*MATERIAL TO PROCESS:*
· · · ·
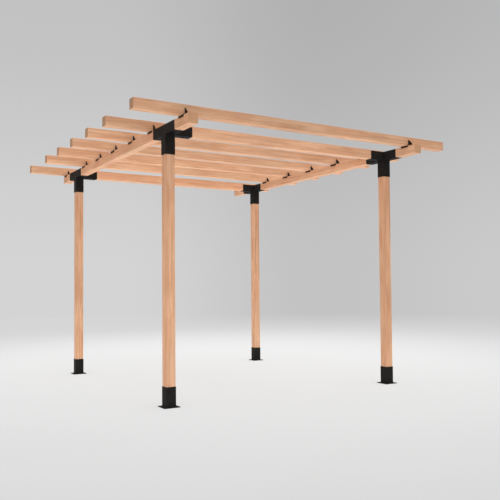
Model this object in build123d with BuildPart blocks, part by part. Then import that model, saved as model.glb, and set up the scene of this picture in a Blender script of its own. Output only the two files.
· · · ·
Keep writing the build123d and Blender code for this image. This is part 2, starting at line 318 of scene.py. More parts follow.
· · · ·
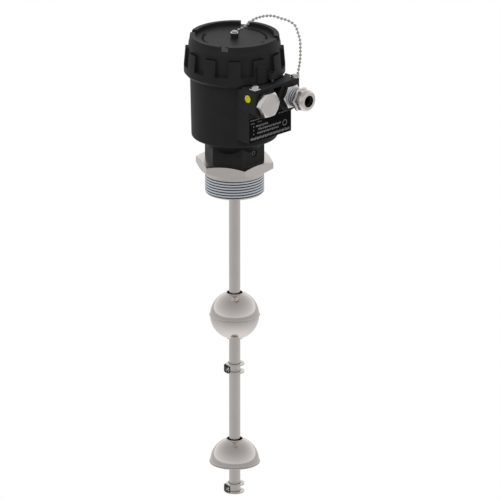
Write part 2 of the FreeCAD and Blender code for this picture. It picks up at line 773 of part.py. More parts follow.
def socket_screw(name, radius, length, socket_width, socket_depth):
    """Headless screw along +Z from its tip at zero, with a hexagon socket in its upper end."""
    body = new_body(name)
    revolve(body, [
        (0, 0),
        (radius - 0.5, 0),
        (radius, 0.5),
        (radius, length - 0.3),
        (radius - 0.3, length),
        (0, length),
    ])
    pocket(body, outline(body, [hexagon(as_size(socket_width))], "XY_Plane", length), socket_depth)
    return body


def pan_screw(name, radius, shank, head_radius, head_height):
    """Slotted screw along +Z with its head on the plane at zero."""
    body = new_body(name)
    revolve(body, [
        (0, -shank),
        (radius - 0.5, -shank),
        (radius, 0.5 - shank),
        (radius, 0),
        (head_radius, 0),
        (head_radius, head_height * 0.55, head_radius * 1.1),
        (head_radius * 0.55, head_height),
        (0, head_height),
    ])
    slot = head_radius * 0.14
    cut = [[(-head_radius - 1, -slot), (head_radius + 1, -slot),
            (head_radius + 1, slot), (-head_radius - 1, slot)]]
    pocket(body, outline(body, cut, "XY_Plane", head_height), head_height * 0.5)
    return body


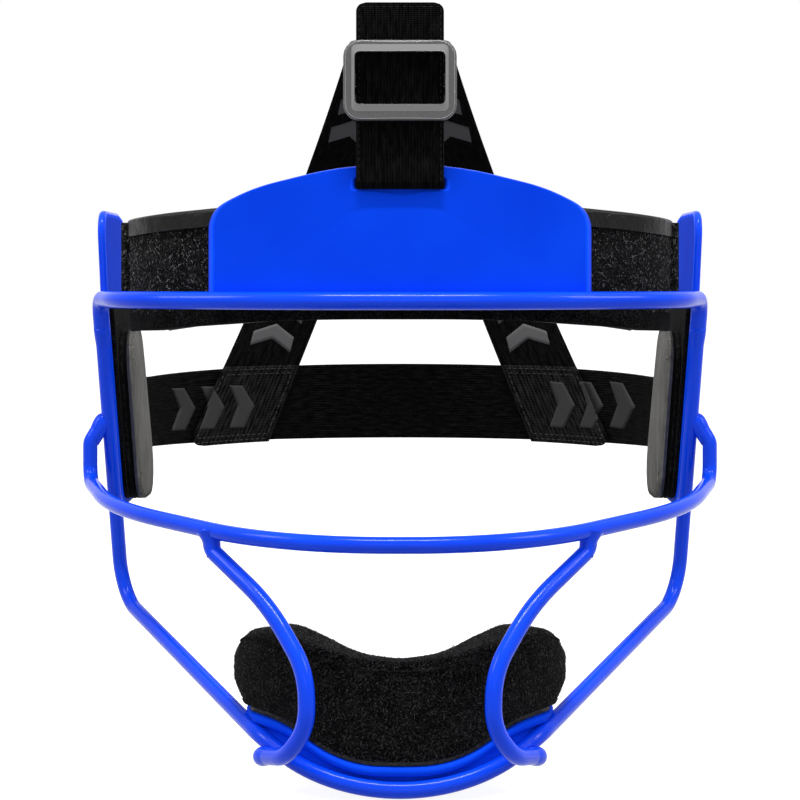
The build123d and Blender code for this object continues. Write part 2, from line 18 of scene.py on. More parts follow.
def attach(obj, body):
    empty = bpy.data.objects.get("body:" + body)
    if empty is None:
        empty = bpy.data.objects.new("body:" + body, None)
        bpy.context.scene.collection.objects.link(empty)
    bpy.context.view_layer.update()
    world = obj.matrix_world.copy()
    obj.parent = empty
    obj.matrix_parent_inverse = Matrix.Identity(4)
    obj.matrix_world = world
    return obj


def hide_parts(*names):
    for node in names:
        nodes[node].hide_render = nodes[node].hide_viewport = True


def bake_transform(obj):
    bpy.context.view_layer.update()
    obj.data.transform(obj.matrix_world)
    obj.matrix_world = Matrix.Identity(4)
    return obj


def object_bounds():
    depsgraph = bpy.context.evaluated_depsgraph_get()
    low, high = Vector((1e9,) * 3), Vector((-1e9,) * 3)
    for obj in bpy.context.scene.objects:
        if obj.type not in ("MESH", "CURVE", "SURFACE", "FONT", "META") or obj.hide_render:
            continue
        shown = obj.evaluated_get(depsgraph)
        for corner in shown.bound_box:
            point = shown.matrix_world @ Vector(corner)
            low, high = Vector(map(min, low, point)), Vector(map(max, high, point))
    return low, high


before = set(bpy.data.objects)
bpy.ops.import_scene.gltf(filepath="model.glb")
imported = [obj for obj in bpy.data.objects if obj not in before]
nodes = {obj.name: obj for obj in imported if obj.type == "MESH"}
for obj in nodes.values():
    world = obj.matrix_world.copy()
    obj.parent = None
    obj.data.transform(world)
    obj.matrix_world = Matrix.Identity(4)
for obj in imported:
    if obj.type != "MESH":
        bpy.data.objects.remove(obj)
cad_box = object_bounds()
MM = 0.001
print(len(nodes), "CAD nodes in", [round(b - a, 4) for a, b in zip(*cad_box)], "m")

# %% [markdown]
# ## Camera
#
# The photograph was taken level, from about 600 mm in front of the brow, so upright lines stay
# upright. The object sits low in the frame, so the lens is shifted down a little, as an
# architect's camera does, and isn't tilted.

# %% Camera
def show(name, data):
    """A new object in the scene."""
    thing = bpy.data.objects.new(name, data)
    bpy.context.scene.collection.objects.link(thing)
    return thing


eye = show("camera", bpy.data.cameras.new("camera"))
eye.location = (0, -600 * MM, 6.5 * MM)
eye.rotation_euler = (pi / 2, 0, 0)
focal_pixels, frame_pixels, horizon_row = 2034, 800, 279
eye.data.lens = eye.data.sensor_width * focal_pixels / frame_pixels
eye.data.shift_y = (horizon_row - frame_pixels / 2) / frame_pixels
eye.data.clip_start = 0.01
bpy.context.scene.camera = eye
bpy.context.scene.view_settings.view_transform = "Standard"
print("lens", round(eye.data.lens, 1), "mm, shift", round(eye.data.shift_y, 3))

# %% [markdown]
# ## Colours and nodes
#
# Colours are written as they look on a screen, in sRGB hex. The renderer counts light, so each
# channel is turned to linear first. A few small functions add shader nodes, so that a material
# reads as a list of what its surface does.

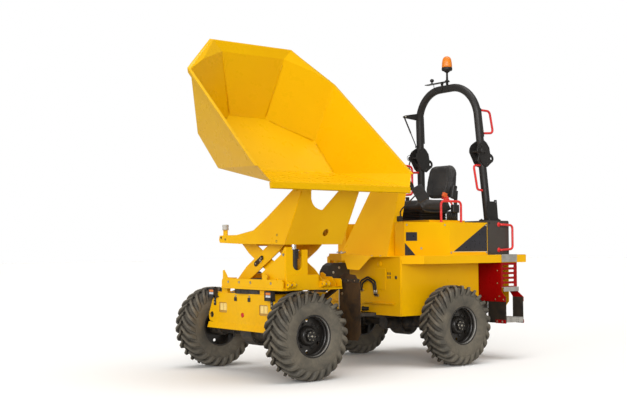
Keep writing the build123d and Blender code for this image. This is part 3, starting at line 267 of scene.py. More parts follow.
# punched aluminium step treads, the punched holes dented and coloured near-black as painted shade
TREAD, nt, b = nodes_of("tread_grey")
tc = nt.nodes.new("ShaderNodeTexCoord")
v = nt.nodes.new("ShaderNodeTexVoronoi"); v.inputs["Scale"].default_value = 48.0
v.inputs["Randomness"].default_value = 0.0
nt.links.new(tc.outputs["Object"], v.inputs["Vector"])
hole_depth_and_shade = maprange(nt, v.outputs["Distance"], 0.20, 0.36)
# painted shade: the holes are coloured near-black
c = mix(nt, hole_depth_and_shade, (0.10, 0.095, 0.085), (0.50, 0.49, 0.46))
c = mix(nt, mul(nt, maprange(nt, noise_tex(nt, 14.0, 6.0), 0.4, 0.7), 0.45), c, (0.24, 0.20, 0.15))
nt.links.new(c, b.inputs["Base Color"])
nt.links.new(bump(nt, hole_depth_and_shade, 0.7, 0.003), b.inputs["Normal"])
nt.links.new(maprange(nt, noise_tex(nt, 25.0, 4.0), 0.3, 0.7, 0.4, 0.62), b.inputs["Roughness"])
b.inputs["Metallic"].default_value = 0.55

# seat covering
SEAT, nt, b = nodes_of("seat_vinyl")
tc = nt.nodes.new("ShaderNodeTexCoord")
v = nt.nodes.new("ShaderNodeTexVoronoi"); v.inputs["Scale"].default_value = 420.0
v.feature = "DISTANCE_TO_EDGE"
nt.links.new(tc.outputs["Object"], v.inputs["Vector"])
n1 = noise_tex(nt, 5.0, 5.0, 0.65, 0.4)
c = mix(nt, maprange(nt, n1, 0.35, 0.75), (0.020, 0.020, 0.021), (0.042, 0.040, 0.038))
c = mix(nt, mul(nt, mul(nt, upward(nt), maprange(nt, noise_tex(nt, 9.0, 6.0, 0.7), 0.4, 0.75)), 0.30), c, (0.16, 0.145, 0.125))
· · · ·
*WHAT YOU HAVE TO DO:*
Extract exactly the run of lines beginning at the line with "obj.data.transform(world)" and ending at the line with "return thing", including both ends and nothing beyond them.

*FULL ANSWER:*
    obj.data.transform(world)
    obj.matrix_world = Matrix.Identity(4)
for obj in imported:
    if obj.type != "MESH":
        bpy.data.objects.remove(obj)
cad_box = object_bounds()
MM = 0.001
print(len(nodes), "CAD nodes in", [round(b - a, 4) for a, b in zip(*cad_box)], "m")

# %% [markdown]
# ## Camera
#
# The photograph was taken level, from about 600 mm in front of the brow, so upright lines stay
# upright. The object sits low in the frame, so the lens is shifted down a little, as an
# architect's camera does, and isn't tilted.

# %% Camera
def show(name, data):
    """A new object in the scene."""
    thing = bpy.data.objects.new(name, data)
    bpy.context.scene.collection.objects.link(thing)
    return thing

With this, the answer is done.